You can? How exactly? I've been playing this game since the day it came out and I had no idea that was possible.
Test Subject
#3 Old 15th Apr 2011 at 3:08 AM
TY I played the sims way back may have even been just the sims , this is all new to me so thanks again....
Instructor
Original Poster
#4 Old 15th Apr 2011 at 6:57 AM
You're welcome! Rosawyn, sorry, I forgot to put the link explaining about Free Time, silly me, check here.


"Deep down I'm pretty superficial"

Mad Poster
#5 Old 15th Apr 2011 at 7:58 AM
Thanks; missed that thread, prolly because I was playing the game non-stop for like the first week and not going online at all.
Lab Assistant
#6 Old 15th Apr 2011 at 11:28 PM Last edited by garghuul : 16th Apr 2011 at 1:22 AM.
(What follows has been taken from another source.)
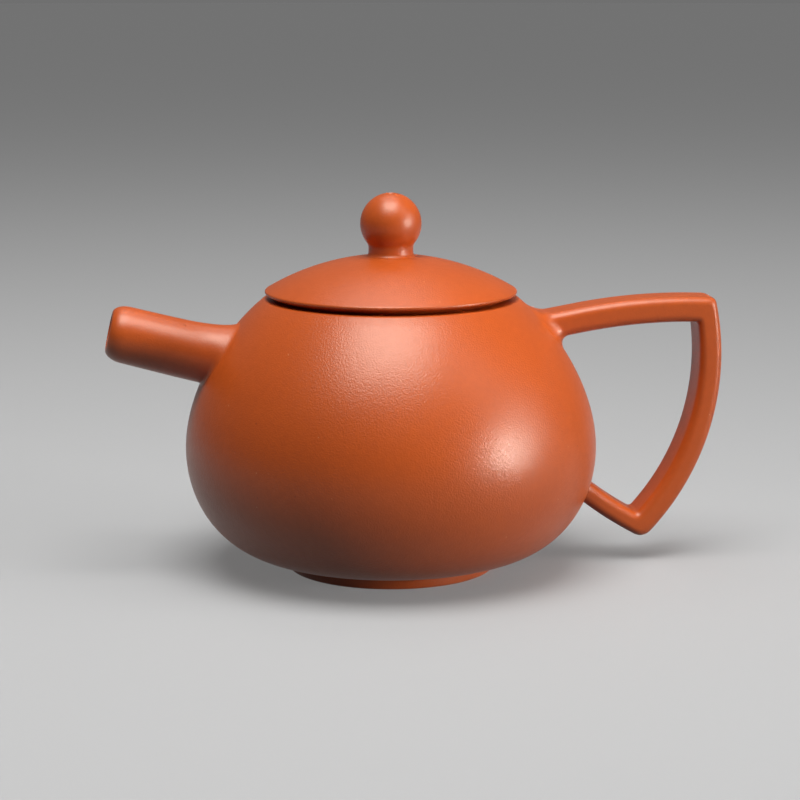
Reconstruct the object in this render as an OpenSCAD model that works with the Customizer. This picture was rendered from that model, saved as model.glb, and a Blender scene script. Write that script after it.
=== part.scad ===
// Small round teapot of unglazed red stoneware clay, built from slabs and rings joined with slip.
// Millimetres. The origin lies on the axis of the pot, on the table. The spout points to -X and
// the handle to +X.

/* [Belly] */
// Radius of the belly at its widest
belly_r = 44; // [38:0.5:54]
// Height of the widest point above the table
belly_z = 26.3; // [23:0.1:30]
// Fullness of the belly below its widest point, as a share of the way out
low_fullness = 0.6; // [0.5:0.01:0.68]
// Roundness of the belly just under its widest point, as a share of the height
low_roundness = 0.55; // [0.45:0.01:0.65]
// Length over which the wall stays upright above the widest point
upright = 10; // [6:0.5:12]
// Thickness of the clay wall
wall = 2.8; // [2.2:0.1:3.5]

/* [Mouth] */
// Outer radius of the mouth rim
rim_r = 27.2; // [24:0.1:31]
// Height of the mouth rim above the table
rim_z = 58.15; // [53:0.05:70]
// Slope of the shoulder where it meets the rim, in degrees from level
shoulder_slope = 40; // [32:1:45]
// Length over which the shoulder keeps that slope
shoulder_run = 14; // [10:0.1:17]
// Radius of the hole in the mouth ring
mouth_bore_r = 23; // [19:0.1:24.5]
// Height of the mouth ring
mouth_ring_h = 3.8; // [3:0.1:5]
// Rounding of the outer edge of the mouth ring
rim_round = 0.25; // [0.1:0.05:0.4]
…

I think the "Lost Child" quest acts as a sort of fake free-time quest, since it allows you to access any of your heroes you might want to tweak something with. Like say, have your Knight buy that Legendary sword your smith just made. Since Active heroes buying from each other is "unseemly."
Its low QP cost, difficulty, and length sort of makes it as such. Whether it was intended to be or not, that's how I use it.
Test Subject
#7 Old 16th Apr 2011 at 3:10 PM
Thank you so much for this information greatly needed.